The Economist has expertly produced a provocative 30 minute documentary exploring effective altruism and the growth of big foundations giving more to charities but solving fewer problems, all the while — according to some of those interviewed — subsidized by poor people through the tax code.  You can watch it below.  Meanwhile, here are some real fighting words from the transcript:

Journalist Anand Giridharidas spent 3 years exploring the motivations of America’s wealthy philanthropists.  He has concluded that some of their business practices create the very social problems their philanthropy tries to address.  “Well what I see is a room full of people who think they are helping but are working at much greater scale to maintain and entrench a system that frankly dooms the people that they are helping.  Real altruism would actually be doing less harm, not running working people into the ground through the pressure they put on the companies they take stakes in.”

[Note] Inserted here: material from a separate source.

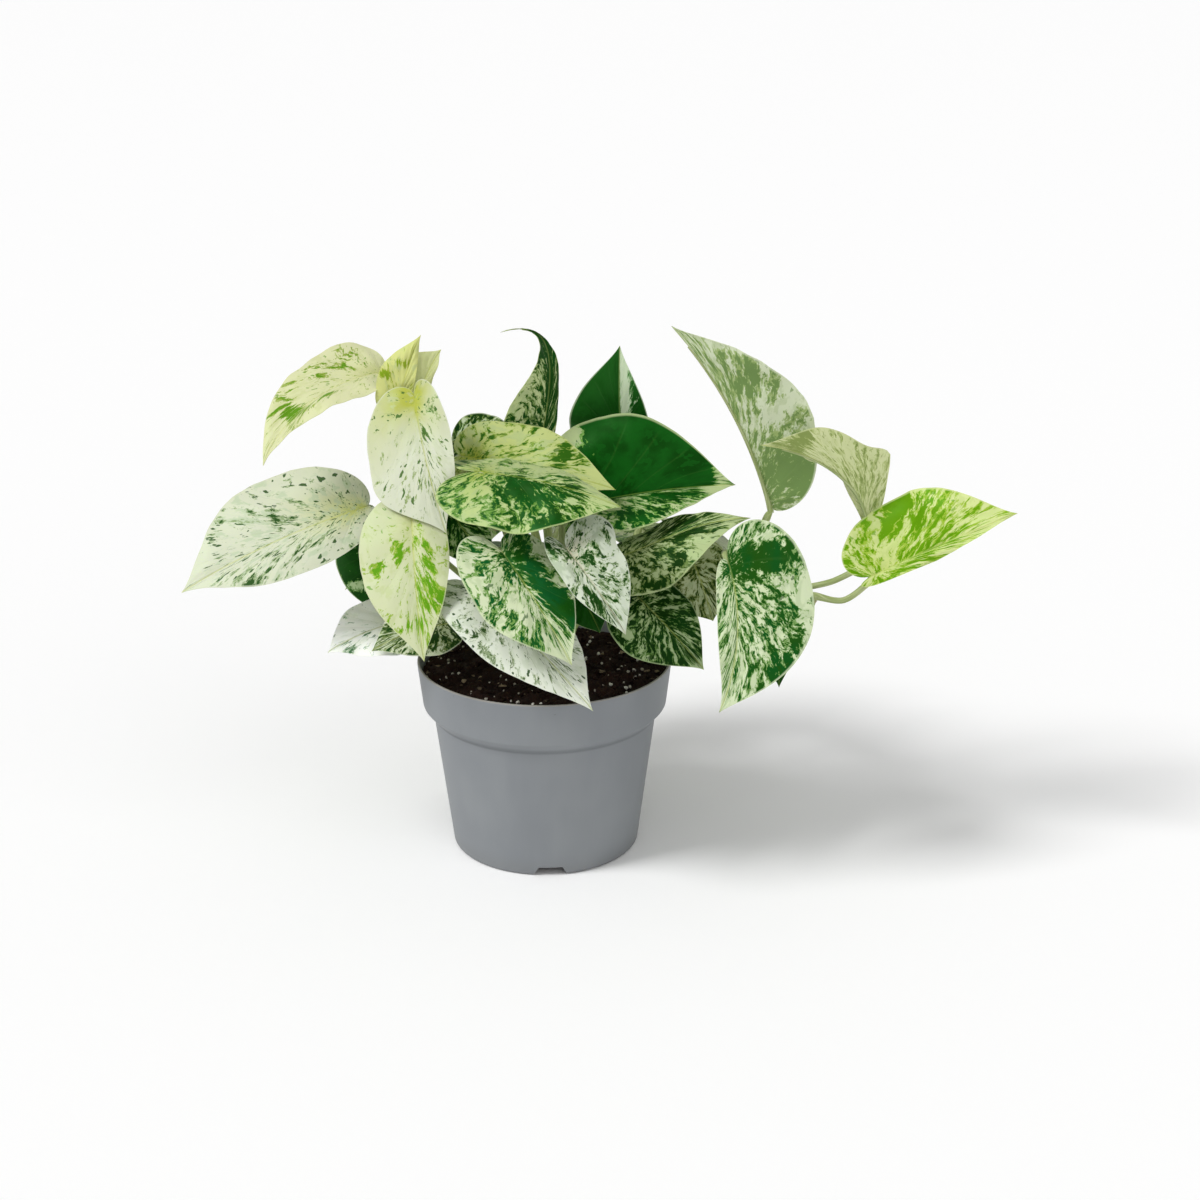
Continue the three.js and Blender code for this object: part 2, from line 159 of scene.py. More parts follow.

In the past 30 years the number of foundations in America has almost tripled.  Since 1978 the proportion of overall giving that’s come from those foundations has also tripled.  But the US Treasury estimates philanthropy will cost it 740 billion dollars in lost tax revenue over the next decade.  Anand claims this giving by wealthy Americans is more about tax breaks than charity.  “Poor people, people who make 20,000 dollars a year are paying higher taxes than they otherwise would to subsidise about 50 billion dollars in tax breaks every year that we give people for donating money.  You are injecting harm into the society, you are making more money and then you are going to the Robin Hood gala to donate 1% of what you have stolen from the common good to a fraction of the people whose interest you have harmed and you feel so proud of yourself.  It’s an arsonist convention in which everybody is under the mistaken impression that they are firefighters.”